2. Steam your broccoli until tender but not mushy (I steamed mine about 5 minutes, but should probably have gone a few minutes longer to avoid the wrestling match that came later). Drain the broccoli, then set it aside to cool slightly.

3. In the bottom of a large bowl, lightly beat your eggs. Add the flour, cheese, garlic, salt and pepper. Then, add the somewhat cooled broccoli and, using a potato masher, mash the broccoli just a bit (I understeamed the broccoli so I briefly pulsed the mix with an immersion blender instead). You’re looking to keep the bits recognizable, but small enough (1/4- to 1/2-inch chunks) that you can press a mound of the batter into a fritter in the pan. Once mashed a bit, stir or fold the ingredients together the rest of the way with a spoon. Adjust seasonings to taste.

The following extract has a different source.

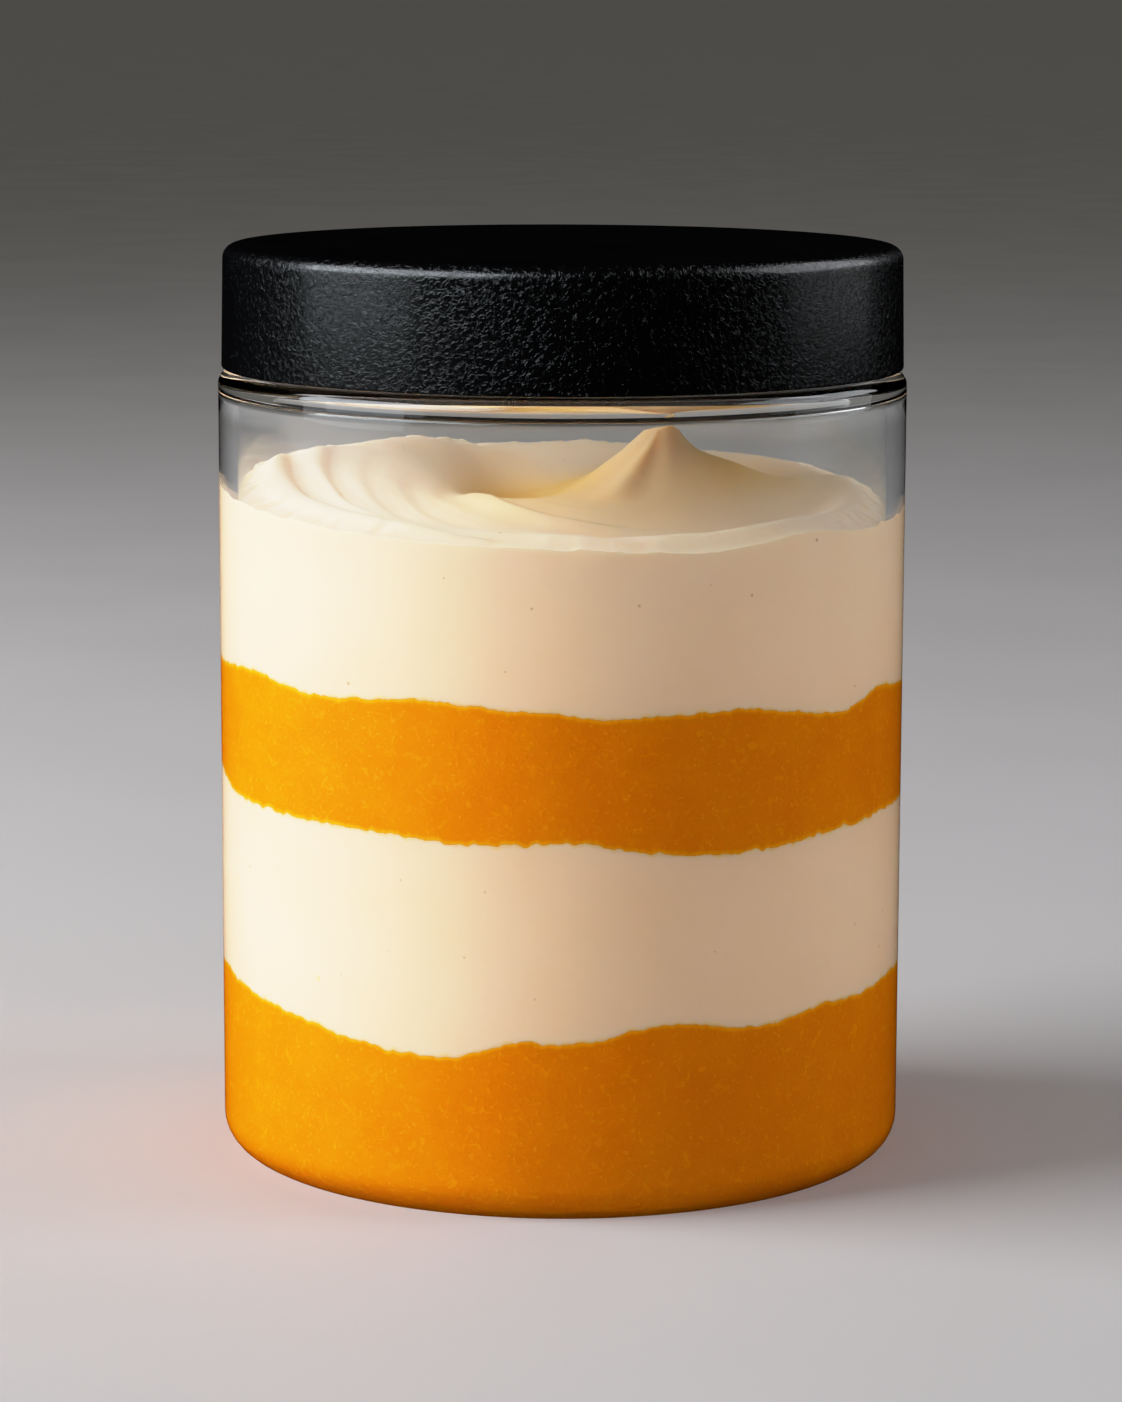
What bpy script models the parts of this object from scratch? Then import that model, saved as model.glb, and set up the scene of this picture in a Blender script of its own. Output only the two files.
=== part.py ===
"""A layered mango and cream dessert in a clear, straight-sided jar with a black screw lid.

Metres, +Z up. The origin is the middle of the jar's base, and the front looks along -Y.
Directions round the jar are degrees from the front, positive towards +X.
"""
import math

import bmesh
import bpy

# Jar
BODY_RADIUS = 0.0370
WALL = 0.0020
BASE_THICKNESS = 0.0017
BASE_CORNER = 0.0037
INNER_CORNER = 0.0022
SHOULDER_TOP = 0.0850
SHOULDER_ROUND = 0.0014
SHOULDER_THICKNESS = 0.0022
INNER_SHOULDER_ROUND = 0.0005
NECK_RADIUS = 0.0333
NECK_WALL = 0.0020
NECK_TOP = 0.0964

# Lid
LID_BOTTOM = 0.0853
LID_TOP = 0.0984
LID_TOP_RADIUS = 0.03645
LID_BOTTOM_RADIUS = 0.03665
LID_ROUND = 0.0015
LID_SKIRT = 0.0020
LID_PLATE = 0.0016

# Contents. A border between two layers is its mean height at the glass, a tilt as (rise, direction),
# and its rises and dips round the glass as (direction, rise, width).
GAP = 0.0003
MANGO_BORDER = {
    "mean": 0.0199,
    "tilt": (0.0006, 180),
    "rises": [(-82, 0.0011, 9), (-24, -0.0023, 15), (-8, 0.0010, 4), (17, 0.0014, 7), (50, 0.0009, 7),
              (76, 0.0011, 10), (105, -0.0008, 9), (140, 0.0010, 12), (175, -0.0010, 12),
              (-145, 0.0009, 13), (-108, -0.0009, 10)],
}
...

4. Heat a large, heavy skillet over moderate heat. Once hot, add a good slick of oil (I used olive oil), about 2 to 3 tablespoons. Once the oil is hot (you can test it by flicking a droplet of water into it; it should hiss and sputter), scoop a two tablespoon-size mound of the batter and drop it into the pan, then flatten it slightly with your spoon or spatula. Repeat with additional batter, leaving a couple inches between each. Once brown underneath, about 2 to 3 minutes, flip each fritter and cook on the other side until equally golden, about another 1 to 2 minutes.

5. Transfer briefly to paper towels to drain, then to a serving plate if you’ll be eating them shortly or a baking sheet in a 200 degree oven if you’d like to keep them warm for a while until needed. Repeat with remaining batter, adding more oil as needed. Serve with extra cheese or yogurt sauce, above.